To: Don Earl who wrote (15950)12/25/2002 3:24:54 PM
From: TimbaBear  Read Replies (1) | Respond to of 78627
 
Hi Don!

.26 would be terribly expensive under the circumstances. Once the plan is approved, the existing stock will be canceled, and new stock will be issued to everyone EXCEPT existing shareholders. You're basically looking at a 100% chance of a total loss.

While I agree that the "New Common Stock" is being issued to only the unsecured creditors and the asbestos trust, I disagree with your statement of ...."100% chance of total loss". The existing shareholders under Class 11, Treatment, per the chart listed, in part, on page 19 of the reorg plan....and I quote: "If the Holdings Plan of Liquidation is approved by the requisite shareholders of Holdings prior to the first anniversary of the Effective Date, the Holder of the Equity Interests in AWI will receive the New Warrants (which will be distributed in accordance with the Holdings Plan of Liquidation)."

As I said, I'm buying the current stock to get the warrants.

Are you saying that the holders of the equity of Armstrong will have no ownership interest in the company that comes out? That doesn't make sense to me. Why would management take the trouble to treat all other classes fairly and then snub the shareholders who they demonstrated such respect for over the entire course of the business?

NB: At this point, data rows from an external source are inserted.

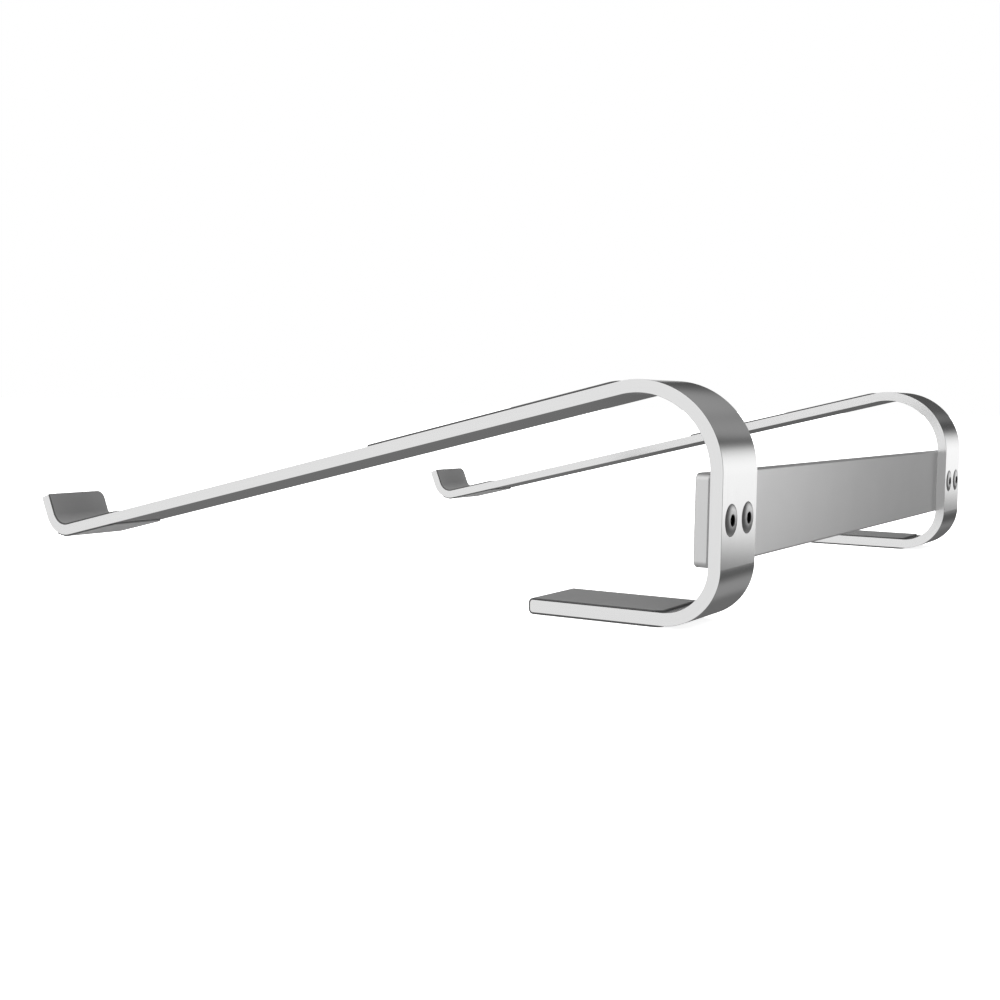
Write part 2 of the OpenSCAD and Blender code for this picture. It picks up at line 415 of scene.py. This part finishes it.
# %% Matt rubber, for the pads, with painted shade: a darker base colour on the sides that face ±X
rubber, tree, sockets = new_material("matt_rubber", 0.0, 0.75, grey(0.16))
texture = add(tree, "ShaderNodeTexCoord").outputs
where = texture["Object"]
pebbles = noise(tree, where, 3200, 2.0)
wiped = noise(tree, where, 90, 4.0)
skin = shade(tree, wiped, grey(0.15), grey(0.175))
facing = add(tree, "ShaderNodeSeparateXYZ", in0=texture["Normal"]).outputs["X"]
sideways = add(tree, "ShaderNodeMath", {"operation": "ABSOLUTE"}, in0=facing).outputs[0]
# painted shade: the more a face turns towards ±X, the darker its base colour
painted_side_shade = ramp(tree, sideways, 0.0, 1.0, start=0.3, end=0.8)
tree.links.new(shade(tree, painted_side_shade, skin, grey(0.05)), sockets["Base Color"])
tree.links.new(ramp(tree, wiped, 0.7, 0.85), sockets["Roughness"])
relief(tree, sockets, pebbles, 0.03 * MM, 0.5)

# %% Turned steel, for the screws, with painted shade inside the hexagon socket
SOCKET_SHADE_R, SHADE_FADED_R = 1.74 * MM, 1.88 * MM
steel, tree, sockets = new_material("turned_steel", 1.0, 0.3, grey(0.64))
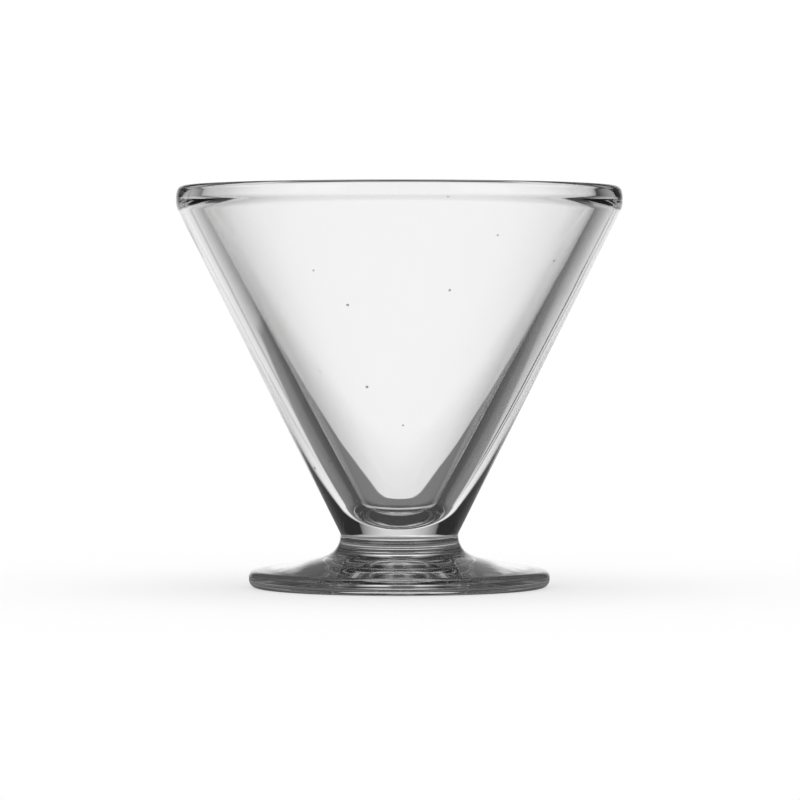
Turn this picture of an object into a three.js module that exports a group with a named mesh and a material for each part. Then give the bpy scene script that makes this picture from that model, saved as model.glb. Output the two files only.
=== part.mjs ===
// A footed dessert coupe of thick clear glass: a conical bowl, a short stem and a round foot.
// Millimetres, +Z up. The origin is on the table, under the middle of the foot.
import * as THREE from "three";

// Overall sizes
const height = 96; // from the table to the top of the rim
const rimDiameter = 106.9; // across the band below the rim, before its edges are rounded
const footDiameter = 72; // across the rounded edge of the foot

// Stem, and the flare that runs from it into the foot
const neckDiameter = 28.3;
const neckLength = 0.2; // upright glass above the flare
const flareRadius = 5.2;
const flareSplitAngle = 45; // degrees down the flare, where the stem ends and the foot begins

// Bowl, outside
const neckLand = 0.3; // upright glass between the stem and the cone
const neckRounding = 3;
const rimBandHeight = 5.1; // upright band below the rim
const rimBandLean = 0.1; // how far the band's widest line stands out from its foot
const rimBandLineDrop = 2.2; // from the top down to that widest line
const lipLean = 0.6; // how far the top draws in again
const shoulderRounding = 5;
const rimBandRounding = 5;
const lipOuterRounding = 1.5;

// Bowl, inside
const lipWidth = 4.5; // across the lip at the top, before its edges are rounded
const lipInnerRounding = 1.4;
const mouthWall = 4.8; // glass at the widest line where the hollow turns upright below the lip
const mouthDrop = 2.6; // from the top down to there
const mouthRounding = 3.8;
const hollowFloorDiameter = 13.1; // before the tip of the hollow is rounded
const bowlFloor = 3.8; // glass between the stem and the lowest point of the hollow
const hollowTipRounding = 11.2;

// Foot
const footTopSlope = 11; // degrees
const footEdgeHeight = 3.9; // where the top cone would meet the upright edge
const footEdgeTopRounding = 1.6;
const footEdgeBottomRounding = 2.1;
const restingRingWidth = 2.3; // flat ring that stands on the table
const undersideHollow = 2.4; // depth of the hollow inside the resting ring
const undersideLevel = 34; // across its level middle, before that is rounded into the slope
const undersideRounding = 90;

const segmentsRound = 72;
const arcStep = 15; // most degrees between two points of an arc
const undersideSteps = 3; // straight steps along the rounding under the foot

const radians = THREE.MathUtils.degToRad;
const neckRadius = neckDiameter / 2;
const flare = flareCircle();
const footHeight = flare.centre.y - flareRadius * Math.sin(radians(flareSplitAngle));
const stemTop = flare.centre.y + neckLength;
const stemLength = stemTop - footHeight;
const bowlHeight = height - stemTop;

// The circle of the flare. It touches the neck on one side and the foot's top cone below.
function flareCircle() {
  const slope = radians(footTopSlope);
  const r = neckRadius + flareRadius;
  const coneHeight = footEdgeHeight + (footDiameter / 2 - r) * Math.tan(slope);
  return {
    centre: new THREE.Vector2(r, coneHeight + flareRadius / Math.cos(slope)),
    coneAngle: 270 - footTopSlope,
    splitAngle: 180 + flareSplitAngle,
    neckAngle: 180,
  };
}

// A corner of an outline: its distance from the axis, its height, the radius that rounds it and,
// where arcStep would be too coarse, the steps of its arc.
const corner = (r, z, rounding = 0, steps) => ({ at: new THREE.Vector2(r, z), rounding, steps });

// Points on a circle about a centre, from one angle to another, both in degrees.
function arc(centre, radius, from, to, steps = Math.ceil(Math.abs(to - from) / arcStep)) {
  return Array.from({ length: steps + 1 }, (_, i) => {
    const angle = radians(from + ((to - from) * i) / steps);
    return new THREE.Vector2(Math.cos(angle), Math.sin(angle)).multiplyScalar(radius).add(centre);
  });
}

// The arc that rounds one corner and touches both sides. No side gives up more than its share.
function roundedCorner(before, { at, rounding, steps }, after) {
  const inward = before.at.clone().sub(at);
  const outward = after.at.clone().sub(at);
  const halfAngle = Math.acos(inward.dot(outward) / (inward.length() * outward.length())) / 2;
  const share = (side, neighbour) => side.length() * (neighbour.rounding ? 0.5 : 0.98);
  const reach = Math.min(
    rounding / Math.tan(halfAngle),
    share(inward, before),
    share(outward, after),
  );
  const radius = reach * Math.tan(halfAngle);
  const toCentre = inward.normalize().add(outward.normalize()).normalize();
  const centre = at.clone().addScaledVector(toCentre, Math.hypot(radius, reach));
  const middle = THREE.MathUtils.radToDeg(Math.atan2(-toCentre.y, -toCentre.x));
  const halfTurn = 90 - THREE.MathUtils.radToDeg(halfAngle);
  const side = Math.sign(
    (at.x - before.at.x) * (after.at.y - at.y) - (at.y - before.at.y) * (after.at.x - at.x),
  );
  return arc(centre, radius, middle - side * halfTurn, middle + side * halfTurn, steps);
}

function roundedOutline(corners) {
  return corners.flatMap((c, i) =>
    c.rounding ? roundedCorner(corners[i - 1], c, corners[i + 1]) : [c.at],
  );
}

// A solid turned about the Z axis from an outline that starts and ends on it.
function turned(name, outline, material, z) {
  const mesh = new THREE.Mesh(
    new THREE.LatheGeometry(outline, segmentsRound).rotateX(Math.PI / 2),
    material,
  );
  mesh.name = name;
  mesh.position.z = z;
  return mesh;
}

function clearGlass(color) {
  return new THREE.MeshStandardMaterial({
    color,
    roughness: 0.03,
    metalness: 0,
    transparent: true,
    opacity: 0.35,
  });
}

function footOutline() {
  const edge = footDiameter / 2;
  const ringOuter = edge - footEdgeBottomRounding;
  const ringInner = ringOuter - restingRingWidth;
  const lowerFlare = arc(flare.centre, flareRadius, flare.coneAngle, flare.splitAngle);
  const undersideAndEdge = roundedOutline([
    corner(0, undersideHollow),
    corner(undersideLevel / 2, undersideHollow, undersideRounding, undersideSteps),
    corner(ringInner, 0),
    corner(edge, 0, footEdgeBottomRounding),
    corner(edge, footEdgeHeight, footEdgeTopRounding),
    corner(lowerFlare[0].x, lowerFlare[0].y),
  ]);
  return [...undersideAndEdge, ...lowerFlare.slice(1), new THREE.Vector2(0, footHeight)];
}

function stemOutline() {
  const upperFlare = arc(flare.centre, flareRadius, flare.splitAngle, flare.neckAngle);
  const fromSeat = upperFlare.map((point) => new THREE.Vector2(point.x, point.y - footHeight));
  return [
    new THREE.Vector2(0, 0),
    ...fromSeat,
    new THREE.Vector2(neckRadius, stemLength),
    new THREE.Vector2(0, stemLength),
  ];
}

function bowlOutline() {
  const rim = rimDiameter / 2;
  const lipOuter = rim - lipLean;
  const lipInner = lipOuter - lipWidth;
  return roundedOutline([
    corner(0, 0),
    corner(neckRadius, 0),
    corner(neckRadius, neckLand, neckRounding),
    corner(rim - rimBandLean, bowlHeight - rimBandHeight, shoulderRounding),
    corner(rim, bowlHeight - rimBandLineDrop, rimBandRounding),
    corner(lipOuter, bowlHeight, lipOuterRounding),
    corner(lipInner, bowlHeight, lipInnerRounding),
    corner(rim - mouthWall, bowlHeight - mouthDrop, mouthRounding),
    corner(hollowFloorDiameter / 2, bowlFloor, hollowTipRounding),
    corner(0, bowlFloor),
  ]);
}

const coupe = new THREE.Group();
coupe.add(
  turned("foot", footOutline(), clearGlass(0xe4e8ea), 0),
  turned("stem", stemOutline(), clearGlass(0xe6e8ea), footHeight),
  turned("bowl", bowlOutline(), clearGlass(0xf2f2f3), stemTop),
);

export default coupe;
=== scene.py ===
# A footed dessert coupe of thick clear pressed glass, on a pale floor in soft studio light.
# Metres, +Z up, as the frame. Lengths in millimetres are written as a number times MM, or in mm().
import math
from functools import reduce

import bmesh
import bpy
from bpy.props import FloatProperty, FloatVectorProperty, IntProperty, PointerProperty
from bpy.types import Operator, Panel, PropertyGroup
from mathutils import Matrix, Vector


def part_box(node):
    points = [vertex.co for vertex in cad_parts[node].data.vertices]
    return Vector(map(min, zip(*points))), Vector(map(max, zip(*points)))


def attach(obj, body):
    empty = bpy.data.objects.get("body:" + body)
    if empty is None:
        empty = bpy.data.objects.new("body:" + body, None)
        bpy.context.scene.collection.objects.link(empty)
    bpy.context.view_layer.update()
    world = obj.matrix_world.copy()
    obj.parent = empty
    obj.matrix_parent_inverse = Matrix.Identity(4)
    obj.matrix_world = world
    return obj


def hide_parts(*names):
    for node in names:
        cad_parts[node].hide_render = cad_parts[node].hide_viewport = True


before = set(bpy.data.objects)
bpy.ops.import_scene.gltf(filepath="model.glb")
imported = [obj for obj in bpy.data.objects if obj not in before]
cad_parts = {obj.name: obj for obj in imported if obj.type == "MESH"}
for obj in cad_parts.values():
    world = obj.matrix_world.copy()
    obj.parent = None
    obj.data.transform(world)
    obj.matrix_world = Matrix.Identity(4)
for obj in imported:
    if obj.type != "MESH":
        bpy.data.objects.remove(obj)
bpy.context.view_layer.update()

bl_info = {
    "name": "Dessert coupe",
    "version": (1, 0, 0),
    "blender": (4, 5, 0),
    "location": "3D View > Sidebar > Coupe",
    "description": "Builds a footed dessert coupe of clear pressed glass and a small stage for it",
    "category": "Object",
}

MM = 0.001


def mm(*lengths):
    return tuple(number * MM for number in lengths)


# The frame gives the overall sizes and the two seats where bowl, stem and foot are one glass.
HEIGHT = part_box("bowl")[1].z
FOOT_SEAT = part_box("stem")[0].z
BOWL_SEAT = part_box("stem")[1].z
FOOT_DIAMETER = 2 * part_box("foot")[1].x

TOLERANCE = 0.001 * MM
SECTORS = 8  # equal parts of a full turn, of which the first is copied

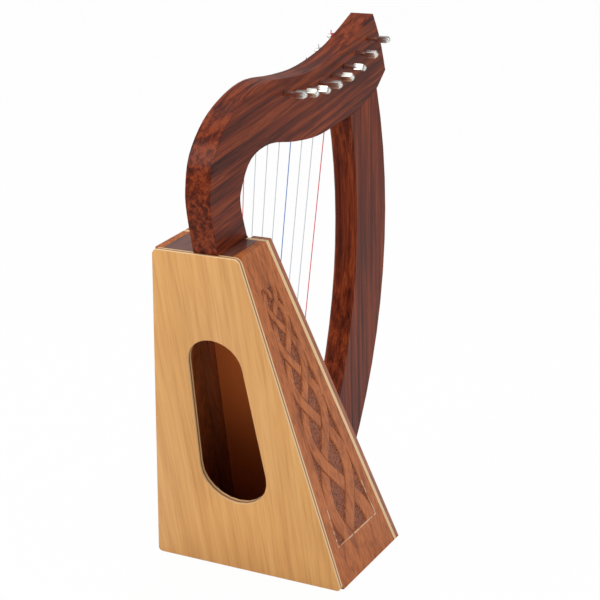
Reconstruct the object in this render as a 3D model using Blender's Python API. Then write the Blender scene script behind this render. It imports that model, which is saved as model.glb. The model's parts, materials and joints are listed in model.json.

Yes the existing shares will become null and void. Not disagreeing with that. But that doesn't mean the existing shareholders won't be thrown a bone (or more). At 26 cents a share, the bone doesn't have to be very big for one to make a nice profit.

If you were willing to take a position in a VERY highly speculative play, you're only real chance of coming up with something with any kind of market value would be the senior notes.

While I can see how you may feel that way, I would guess that the Senior Notes haven't been discounted that much because of the way they are being guaranteed under the reorg. plan and would represent less of a bargain than the current common stock. Typically this strategy would be a great way to get a great yield on your money if you felt that the company would survive long enough to pay the debt (like some of Tyco's notes a few months back), but I suspect (again, I haven't explored the pricing on ACKHQ's debt) that the better value here is the common stock.

Have a Merry Christmas and don't buy stock with a Q on the end of the ticker symbol.

Thank you for the well wishes and the advice.